Excerpt from a dataset
——————
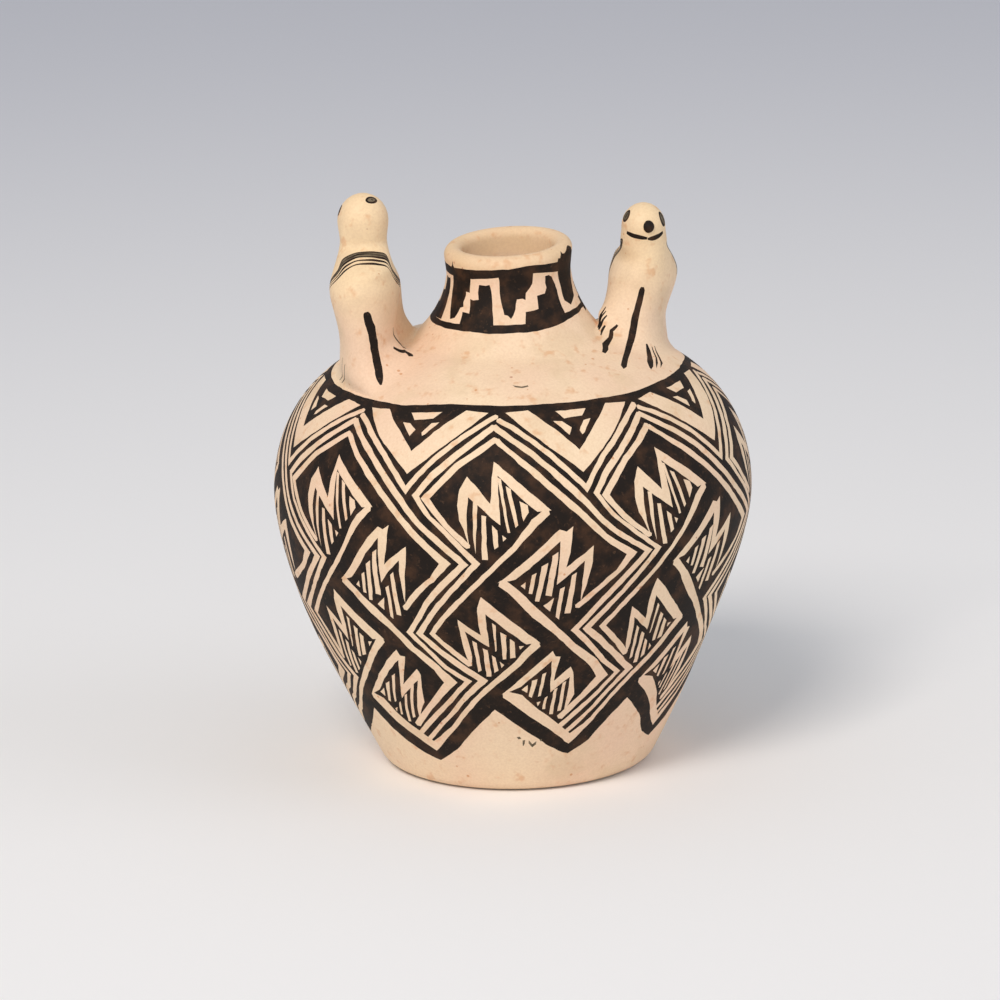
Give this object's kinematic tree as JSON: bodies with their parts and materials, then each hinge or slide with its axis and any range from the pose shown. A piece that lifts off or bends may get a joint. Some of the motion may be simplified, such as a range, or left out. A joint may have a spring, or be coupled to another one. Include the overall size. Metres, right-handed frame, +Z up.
{
  "type": "miniature jar",
  "caption": "Miniature painted clay jar with a full body, a closed-in shoulder, a short open neck and two small animal figures that face opposite ways on the shoulder.",
  "frame": {"origin": "centre of the flat foot, on the surface that the jar stands on", "axes": "+Z up along the axis of the body and neck; the two figures stand on the shoulder at -X and +X, and the one at +X faces -Y"},
  "size_m": [0.0476, 0.0476, 0.0584],
  "materials": {
    "fired_clay": "matt cream slip over fired clay, with brown-black mineral paint, unglazed"
  },
  "bodies": {
    "root": {"jar": "fired_clay"}
  },
  "joints": []
}
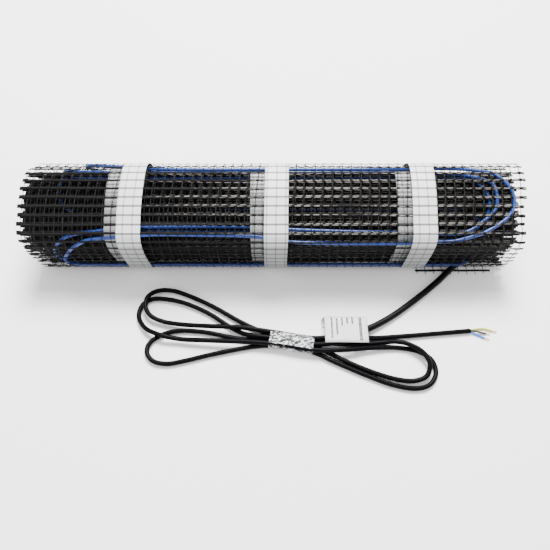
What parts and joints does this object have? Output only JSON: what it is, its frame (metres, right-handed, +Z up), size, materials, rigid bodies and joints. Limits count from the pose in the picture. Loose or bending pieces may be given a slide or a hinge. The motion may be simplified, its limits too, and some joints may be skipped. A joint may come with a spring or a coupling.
{
  "type": "underfloor heating mat",
  "caption": "Rolled electric underfloor heating mat: open mesh with a serpentine heating cable under tape strips, and its tied cold lead with stripped cores lying beside it.",
  "frame": {"origin": "centre of the roll's bounding box on the floor it lies on, the cold lead left out", "axes": "+X along the roll's axis, towards the end where the cold lead leaves; +Z up; -Y towards the cold lead, the side the picture is taken from"},
  "size_m": [0.512, 0.2363, 0.0972],
  "materials": {
    "mesh": "matt coated glass-fibre mesh",
    "tape": "satin white tape",
    "heating_cable": "smooth sheath",
    "lead_sheath": "smooth black sheath",
    "film": "clear crinkled film",
    "paper": "white label sheet",
    "core_blue": "smooth insulation",
    "core_brown": "smooth insulation",
    "core_green_yellow": "smooth striped insulation",
    "copper": "bare stranded copper"
  },
  "bodies": {
    "root": {"mesh_roll": "mesh", "tape_strip_left": "tape", "tape_strip_middle": "tape", "tape_strip_right": "tape", "heating_cable": "heating_cable", "joint_sleeve": "lead_sheath", "cold_lead": "lead_sheath", "film_wrap": "film", "label_tag": "paper", "core_neutral": "core_blue", "core_live": "core_brown", "core_earth": "core_green_yellow", "conductor_neutral": "copper", "conductor_live": "copper", "conductor_earth": "copper"}
  },
  "joints": []
}
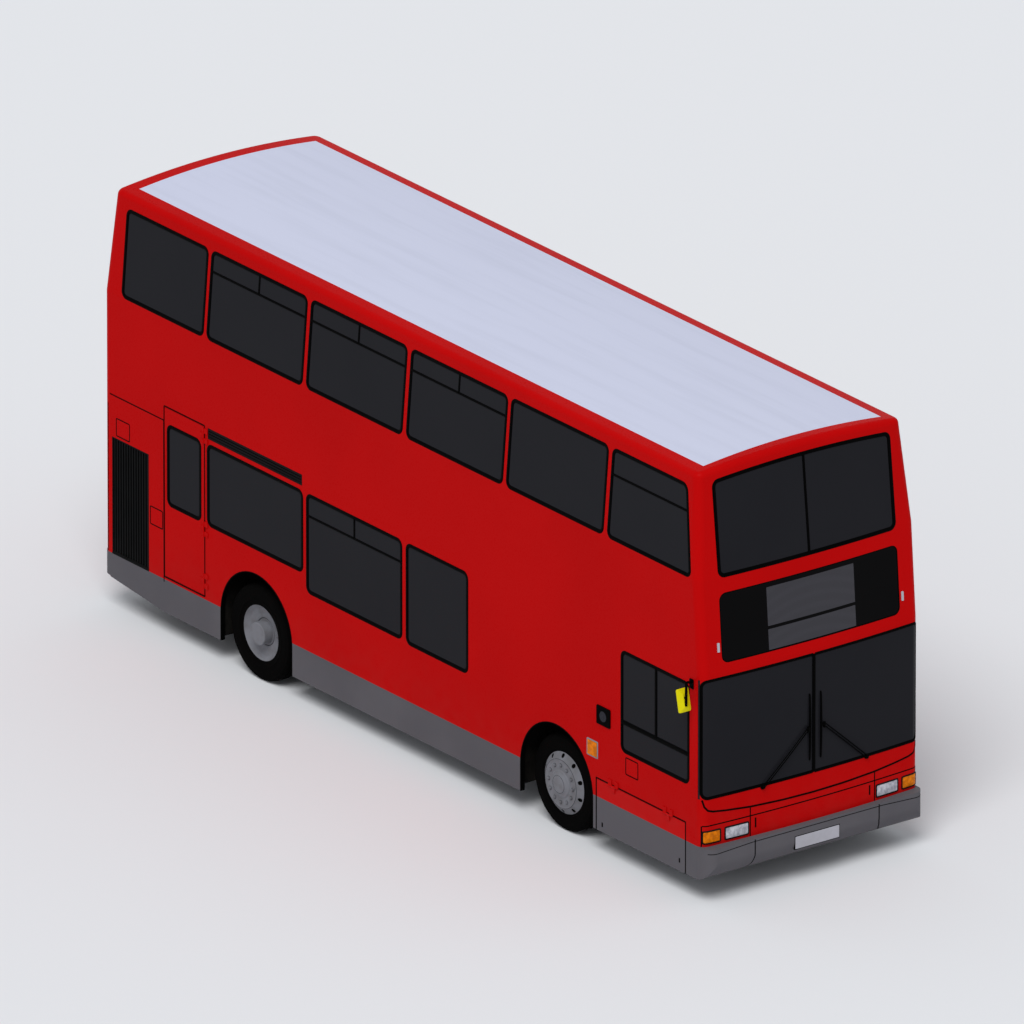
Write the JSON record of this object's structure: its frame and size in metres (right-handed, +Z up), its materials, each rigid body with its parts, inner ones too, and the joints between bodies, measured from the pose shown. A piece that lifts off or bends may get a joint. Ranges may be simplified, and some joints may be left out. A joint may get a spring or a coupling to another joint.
{
  "type": "double decker bus",
  "caption": "Double-deck low-floor bus with steered front wheels, twin rear wheels, passenger doors, emergency door and lifting engine cover.",
  "frame": {"origin": "on the ground, under the middle of the bus", "axes": "+X forward, +Y to the nearside (left), +Z up"},
  "size_m": [9.55, 2.924, 4.33],
  "materials": {
    "red_paint": "gloss",
    "roof_paint": "satin",
    "grey_paint": "satin",
    "frame_steel": "matte",
    "axle_iron": "rough",
    "engine_iron": "rough",
    "floor_covering": "matte",
    "galvanised": "satin",
    "seat_fabric": "woven",
    "pole_paint": "gloss",
    "cab_plastic": "matte",
    "black_plastic": "gloss",
    "black_rubber": "matte",
    "tinted_glass": "gloss",
    "lamp_plastic": "gloss",
    "mirror_yellow": "satin",
    "wheel_silver": "satin",
    "tyre_rubber": "matte"
  },
  "bodies": {
    "bus": {"chassis_frame": "frame_steel", "engine_block": "engine_iron", "axle_front_beam": "axle_iron", "axle_rear_housing": "axle_iron", "floor_lower": "floor_covering", "floor_upper": "floor_covering", "wheel_boxes": "galvanised", "staircase": "floor_covering", "seats": "seat_fabric", "grab_poles": "pole_paint", "driver_cab": "cab_plastic", "side_lower_offside": "red_paint", "side_lower_nearside": "red_paint", "side_upper_offside": "red_paint", "side_upper_nearside": "red_paint", "skirts": "grey_paint", "front_lower": "red_paint", "front_upper": "red_paint", "rear_panel": "red_paint", "roof_panel": "roof_paint", "bumpers": "grey_paint", "windscreen": "tinted_glass", "windows": "tinted_glass", "destination_sign": "black_plastic", "lamps": "lamp_plastic", "grilles": "black_plastic", "mirrors": "mirror_yellow", "wipers": "black_rubber"},
    "knuckle_left": {"knuckle_left": "axle_iron"},
    "knuckle_right": {"knuckle_right": "axle_iron"},
    "wheel_front_left": {"rim_front_left": "wheel_silver", "tyre_front_left": "tyre_rubber"},
    "wheel_front_right": {"rim_front_right": "wheel_silver", "tyre_front_right": "tyre_rubber"},
    "wheels_rear_left": {"rims_rear_left": "wheel_silver", "tyres_rear_left": "tyre_rubber"},
    "wheels_rear_right": {"rims_rear_right": "wheel_silver", "tyres_rear_right": "tyre_rubber"},
    "entrance_front": {"entrance_leaf_front": "red_paint", "entrance_glass_front": "tinted_glass"},
    "entrance_rear": {"entrance_leaf_rear": "red_paint", "entrance_glass_rear": "tinted_glass"},
    "exit_front": {"exit_leaf_front": "red_paint", "exit_glass_front": "tinted_glass"},
    "exit_rear": {"exit_leaf_rear": "red_paint", "exit_glass_rear": "tinted_glass"},
    "emergency_exit": {"emergency_door": "red_paint", "emergency_glass": "tinted_glass"},
    "engine_lid": {"engine_cover": "red_paint"},
    "flap": {"side_flap": "grey_paint"},
    "steering": {"steering_wheel": "black_plastic"}
  },
  "joints": [
    {"name": "steer_left", "type": "hinge", "parent": "bus", "child": "knuckle_left", "pos_m": [2.412, 0.96, 0.479], "axis": [0, 0, 1], "range_deg": [-40, 40]},
    {"name": "steer_right", "type": "hinge", "parent": "bus", "child": "knuckle_right", "pos_m": [2.412, -0.96, 0.479], "axis": [0, 0, 1], "range_deg": [-40, 40]},
    {"name": "spin_front_left", "type": "hinge", "parent": "knuckle_left", "child": "wheel_front_left", "pos_m": [2.412, 1.0625, 0.479], "axis": [0, 1, 0], "continuous": true},
    {"name": "spin_front_right", "type": "hinge", "parent": "knuckle_right", "child": "wheel_front_right", "pos_m": [2.412, -1.0625, 0.479], "axis": [0, 1, 0], "continuous": true},
    {"name": "spin_rear_left", "type": "hinge", "parent": "bus", "child": "wheels_rear_left", "pos_m": [-2.315, 1.1025, 0.479], "axis": [0, 1, 0], "continuous": true},
    {"name": "spin_rear_right", "type": "hinge", "parent": "bus", "child": "wheels_rear_right", "pos_m": [-2.315, -1.1025, 0.479], "axis": [0, 1, 0], "continuous": true},
    {"name": "entrance_front_swing", "type": "hinge", "parent": "bus", "child": "entrance_front", "pos_m": [4.425, 1.21, 1.3], "axis": [0, 0, 1], "range_deg": [0, 85]},
    {"name": "entrance_rear_swing", "type": "hinge", "parent": "bus", "child": "entrance_rear", "pos_m": [3.215, 1.21, 1.3], "axis": [0, 0, -1], "range_deg": [0, 85]},
    {"name": "exit_front_swing", "type": "hinge", "parent": "bus", "child": "exit_front", "pos_m": [1.25, 1.21, 1.3], "axis": [0, 0, 1], "range_deg": [0, 85]},
    {"name": "exit_rear_swing", "type": "hinge", "parent": "bus", "child": "exit_rear", "pos_m": [0.05, 1.21, 1.3], "axis": [0, 0, -1], "range_deg": [0, 85]},
    {"name": "emergency_swing", "type": "hinge", "parent": "bus", "child": "emergency_exit", "pos_m": [-3.137, -1.285, 1.47], "axis": [0, 0, 1], "range_deg": [0, 95]},
    {"name": "engine_lid_lift", "type": "hinge", "parent": "bus", "child": "engine_lid", "pos_m": [-4.755, 0, 1.856], "axis": [0, 1, 0], "range_deg": [0, 75]},
    {"name": "flap_lift", "type": "hinge", "parent": "bus", "child": "flap", "pos_m": [3.724, -1.285, 0.752], "axis": [-1, 0, 0], "range_deg": [0, 80]},
    {"name": "steering_turn", "type": "hinge", "parent": "bus", "child": "steering", "pos_m": [4.06, -0.8, 1.4], "axis": [-0.5, 0, 0.866], "range_deg": [-720, 720]}
  ],
  "couplings": [
    {"joint": "steer_right", "follows": "steer_left", "ratio": 1},
    {"joint": "steering_turn", "follows": "steer_left", "ratio": 18},
    {"joint": "entrance_rear_swing", "follows": "entrance_front_swing", "ratio": 1},
    {"joint": "exit_rear_swing", "follows": "exit_front_swing", "ratio": 1}
  ]
}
——————
TO BE DONE
Find the string "joints" in the entries above and return each line that holds it.

ANSWER TO THIS TASK
  "joints": []
What parts and joints does this object have? Output only JSON: what it is, its frame (metres, right-handed, +Z up), size, materials, rigid bodies and joints. Limits count from the pose in the picture. Loose or bending pieces may be given a slide or a hinge. The motion may be simplified, its limits too, and some joints may be skipped. A joint may come with a spring or a coupling.
  "joints": []
Write the JSON record of this object's structure: its frame and size in metres (right-handed, +Z up), its materials, each rigid body with its parts, inner ones too, and the joints between bodies, measured from the pose shown. A piece that lifts off or bends may get a joint. Ranges may be simplified, and some joints may be left out. A joint may get a spring or a coupling to another joint.
  "joints": [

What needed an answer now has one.